THE TASK: Return only the count of lines in which the word "from" appears.

SOURCE EXCERPT:
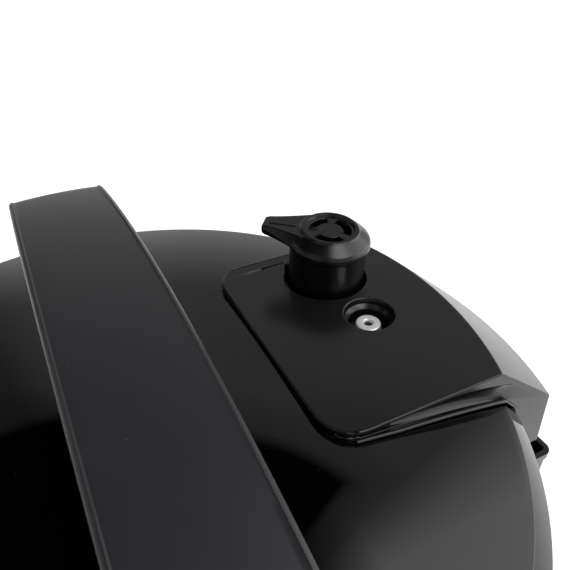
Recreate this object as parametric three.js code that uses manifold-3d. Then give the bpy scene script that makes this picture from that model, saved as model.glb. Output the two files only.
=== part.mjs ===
// Electric pressure cooker: base with heater and controls, inner pot, and a bayonet lid with a
// carrying handle, a steam release knob and a float valve. Millimetres, +Z up, controls towards -Y.
// Every solid is drawn about the pot's axis (x = 0, y = 0) with z = 0 on the table, and the finished
// group is moved along Y so that the cooker's own box is centred on its origin.
import * as THREE from "three";
import { mergeVertices } from "three/addons/utils/BufferGeometryUtils.js";
import Module from "manifold-3d";

const wasm = await Module();
wasm.setup();

// ---- Driving dimensions ----
const GAP = 0.3; // between two pieces that touch
const SLIP = 0.8; // between a piece and the hole it moves in
const TURN_CLEARANCE = 1.8; // between round pieces that turn past each other
const ROUND = 32; // sides of the large turned pieces
const ROUND_MEDIUM = 20;
const ROUND_SMALL = 12;

const POT_R = 118; // inside of the inner pot
const POT_WALL = 1.5;
const POT_FLANGE = 13.5; // flange, measured out from the pot's wall
const POT_FLANGE_T = 2;
const POT_BOTTOM_R = 12; // rounding between wall and bottom

const LID_TOP_R = POT_R + 32; // where the dome meets the bevel
const LID_R = LID_TOP_R + 7.7; // lid wall below the bevel
const LID_BEVEL_H = 8.5;
const LID_EDGE_Z = 268; // height of the dome's edge above the table
const LID_RIM_Z = LID_EDGE_Z - 30; // lower edge of the lid's wall
const LID_WALL = 3;
const DOME_RISE = 20.2;
const DOME_STEPS = 4;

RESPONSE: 5